Dope, de Claus Preisinger (Burgenland, Autriche)
Rhino : Cette bouteille s’appelle Dope et… elle tellement bonne. Elle est considérée comme un rosé mais en réalité c’est plus un rouge très léger. C’est un Blaufränkisch, c’est vraiment sur les notes de fraise, de framboise. Pas super acide, avec très peu de tanins. C’est vraiment une boisson d’été. La première fois qu’on est allés acheter du vin naturel avec FP, il m’a dit : plus l’étiquette est petite, plus ils sont fiers de la couleur de leur vin. Et là, tu ne peux pas faire une étiquette plus petite, avec en plus une bouteille transparente. C’est iconique, j’en suis juste dingue. Le mec est super super cool. Il est jeune mais il a commencé il y a 20 ans. C’est un maître.
Brand Bros – Wildrosé 2019, de Daniel et Jonas Brand (Bockenheim, Allemagne)

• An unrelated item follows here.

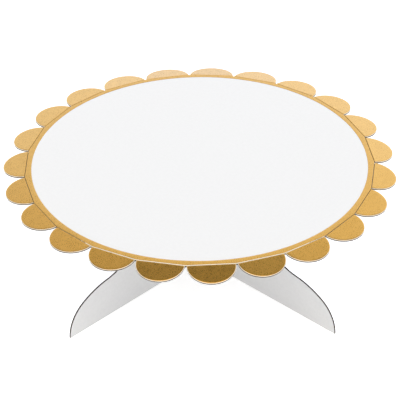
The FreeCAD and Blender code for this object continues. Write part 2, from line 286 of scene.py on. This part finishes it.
def grey_board():
    """Unlined grey board: recycled fibre with pale and dark specks."""
    material, nodes, links, shader = new_material("grey_board")
    cloud = add_noise(nodes, links, 160, detail=6)
    speck = add_noise(nodes, links, 1500, detail=2, roughness=0.8)
    ground = add_ramp(nodes, links, cloud, [(0.3, (0.23, 0.215, 0.19)), (0.7, (0.31, 0.29, 0.26))])
    flecks = add_ramp(nodes, links, speck, [(0.3, (0.35, 0.33, 0.3)), (0.4, (0.8, 0.8, 0.8)),
                                           (0.62, (0.8, 0.8, 0.8)), (0.72, (1, 0.98, 0.94))])
    links.new(add_mix(nodes, links, 0.8, ground, flecks, "MULTIPLY"), shader.inputs["Base Color"])
    shader.inputs["Roughness"].default_value = 0.92
    add_bump(nodes, links, shader, speck, 0.3, 0.08 * MM)
    return material


foil = gold_foil()
white_face = coated_white("white_face", (0.9, 0.895, 0.89), (0.875, 0.87, 0.865), 0.42)
white_panel = coated_white("white_panel", (0.74, 0.74, 0.75), (0.71, 0.71, 0.72), 0.6)
liner_edge = coated_white("liner_edge", (0.95, 0.85, 0.7), (0.86, 0.75, 0.58), 0.7)
# the rolled edge's colours: real cracks, painted shade and a painted highlight
worn_painted_light = worn_edge_painted_light()
core = fibre_core()
grey = grey_board()

# ---- mesh building ----


def clamp(value):
    return min(1, max(0, value))


def arc(centre, radius, start, end, steps):
    """Points along an arc, both ends included; angles in radians."""
    return [Vector((centre[0] + radius * math.cos(start + (end - start) * i / steps),
                    centre[1] + radius * math.sin(start + (end - start) * i / steps)))
            for i in range(steps + 1)]


def divide(points, step):
    """A closed outline with each of its edges cut into pieces no longer than step."""
    divided = []
    for point, following in zip(points, points[1:] + points[:1]):
        pieces = max(1, math.ceil((following - point).length / step))
        divided += [point.lerp(following, i / pieces) for i in range(pieces)]
    return divided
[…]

FP : On soutient à fond tout ce que font ces deux frères, qui ont environ 30 ans. Ils sont la 5e génération de vignerons, et sont aussi vraiment dans la permaculture. Ils ont implanté des abeilles, ont planté certaines herbes pour nourrir le sol en arômes. Ils utilisent des levures indigènes pour la vinification. Toutes leurs étiquettes sont faites à la main par leur grand-mère. C’est un assemblage de pinot noir et d’un autre cépage allemand qui titre à 10°. Un rouge super léger, avec beaucoup d’acidité, sur la cerise, la framboise. Un peu commun un cidre rouge, sans être sucré du tout, juste super bien équilibré. Une explosion de fruits, un peu comme un bonbon, avec une certaine funkyness que j’aime beaucoup dans les vins naturels maintenant.